Establish a Three-Dimensional Road Maintenance Policy

Pavement Preservation Journal, Fall 2015

By Luc-Amaury George and Jean-Max Gillet

Whatever a country’s level of development and urbanization may be, its infrastructure is the backbone of its economy and its social and cultural policy. Building up and maintaining an infrastructure network requires a status report at a given moment in time (“T”) and year-by-year forward planning: (“N”, “N +” etc.).

Diagnostic and decision-making tools should open up dialogue and provide political and technical leaders with the means of balancing future needs with projected financing shortfalls. This article describes how government road agencies can adopt an innovative short- and medium-term road network management policy that will serve them well in the future.  On the basis of its feedback from its clients, Vectra sees the emergence of three major trends related to increasingly strong budget restrictions.  Managers will be obliged to:

Rethink their maintenance policies. This often requires a better understanding of the state of the network. In times of abundance, managers could make do with technical and political assessment of the network using internal resources. But in times of budget cuts, objective outsourced assessment of the program may be useful to create a “zero point.”

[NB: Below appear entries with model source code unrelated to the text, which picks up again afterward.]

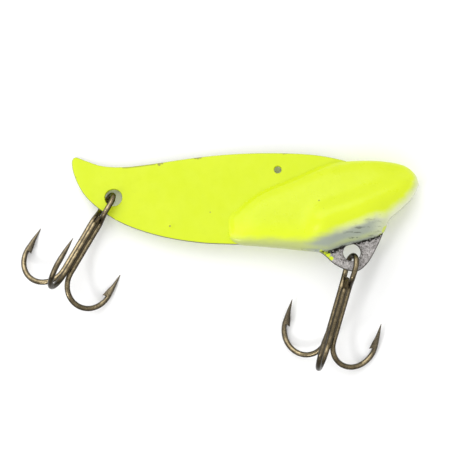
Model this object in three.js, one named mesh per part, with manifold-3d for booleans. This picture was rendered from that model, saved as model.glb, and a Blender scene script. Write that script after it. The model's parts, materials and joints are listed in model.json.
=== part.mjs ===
// A metal blade lure lying on its flank: a thin stamped fish-shaped blade, a lead weight cast
// round its head and belly, and two treble hooks threaded by their wire eyes through the blade.
// Each treble is one double-ended wire, bent round into an eye, with a third hook brazed to it.
// Millimetres, +Z up from the surface the lure lies on, +X toward the nose, +Y toward the back.
// The lure group has a frame of its own: origin in the line-tie hole, X toward the nose, Y toward
// the back, Z along the normal of the blade, with the blade's mid-plane at z = 0.

import * as THREE from 'three';
import { mergeVertices } from 'three/addons/utils/BufferGeometryUtils.js';
import Module from 'manifold-3d';

const wasm = await Module();
wasm.setup();

// ---- blade: 63.5 mm from tail tip to nose ----
const BLADE_THICKNESS = 0.8;
const BLADE_OUTLINE_STEPS = 130;
const LINE_TIE_RADIUS = 0.7;
const LINE_TIE_SIDES = 20;
const HOOK_HOLE_RADIUS = 1.6;
const HOOK_HOLE_SIDES = 32;
const LINE_TIE_HOLE = [0, 0];
const TAIL_HOLE = [-30.2, -4.95];
const TAB_HOLE = [13.35, -15.55];

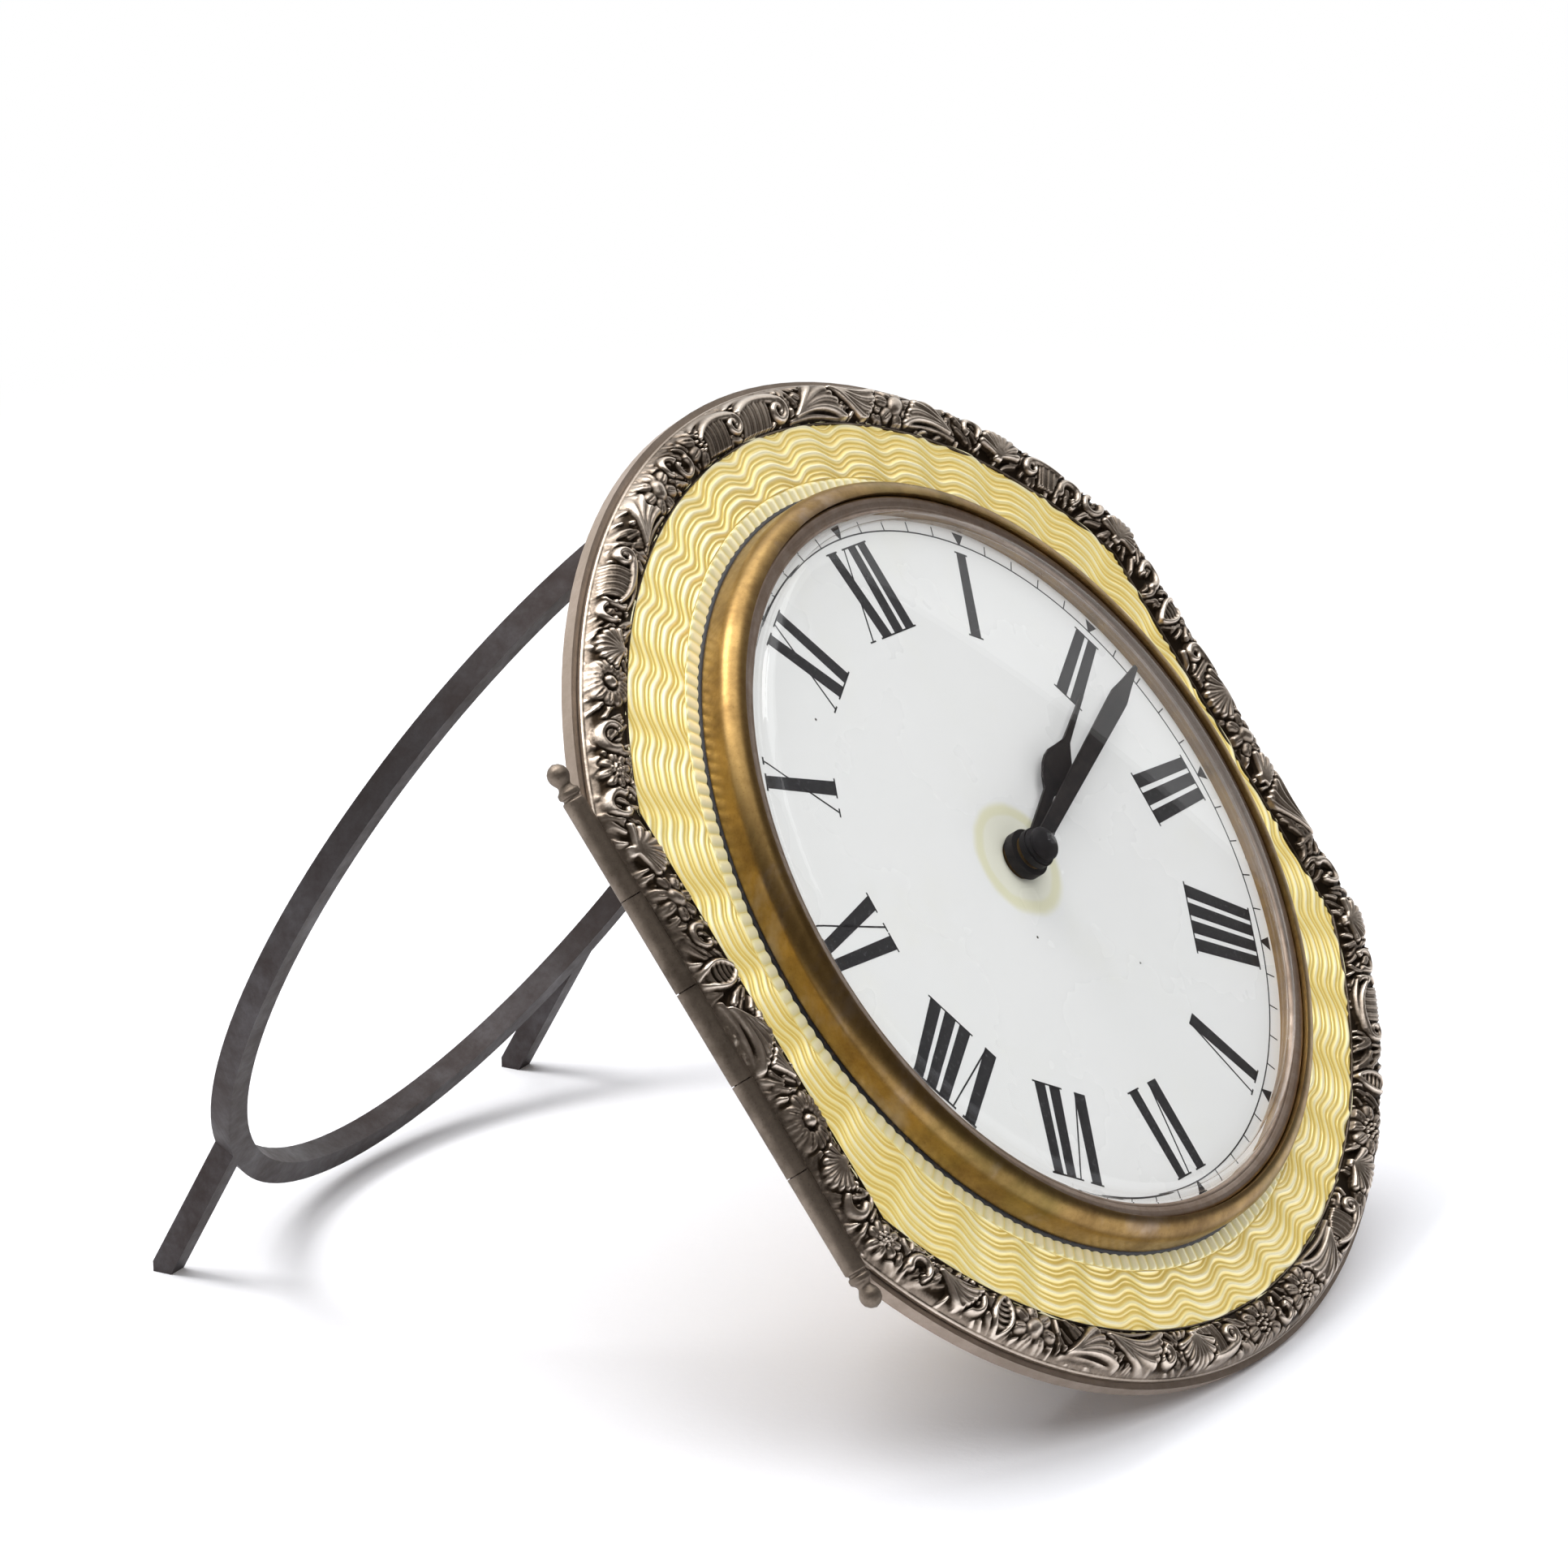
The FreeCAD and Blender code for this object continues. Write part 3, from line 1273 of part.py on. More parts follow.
def barrel_cover():
    top = size("barrel_top")
    lid = top - size("barrel_cover_thick")
    disc = rod(size("barrel_shell") - size("barrel_wall") / 2, lid, top)
    bore = rod(size("barrel_arbor") + size("running_gap"), lid, top)
    feature("barrel_cover", disc.cut(bore), at(DIAL, *BARREL))


def mainspring():
    """The wound spring's coils, drawn as the ring that they fill."""
    low = size("barrel_tooth_low") + size("barrel_wall") + size("running_gap")
    high = size("barrel_top") - size("barrel_cover_thick") - size("running_gap")
    outer = size("barrel_shell") - size("barrel_wall")
    ring = rod(outer, low, high).cut(rod(size("spring_core") + size("spring_gap"), low, high))
    feature("mainspring", ring, at(DIAL, *BARREL))


def barrel_arbor():
    low = size("barrel_tooth_low") + size("barrel_wall") + size("running_gap")
    high = size("barrel_top") - size("barrel_cover_thick") - size("running_gap")
    core = rod(size("spring_core"), low, high)
    bar = rod(size("barrel_arbor"), size("key_hub_end") + size("key_hub"), size("front_plate_top"))
    feature("barrel_arbor", bar.fuse(core).removeSplitter(), at(DIAL, *BARREL))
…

Cease an all-asphalt policy.  Declining budgets lead managers to refocus on abandoned or neglected road-building techniques, with the agreement of elected officials who had lost interest in them. This is true of surface coatings of cold mixes and maintenance of drainage systems.

Schedule works differently.  Finally, reduced maintenance budgets make possible a fresh look at work programming, in which needs are defined objectively, instead of subjectively via a techno-political consensus.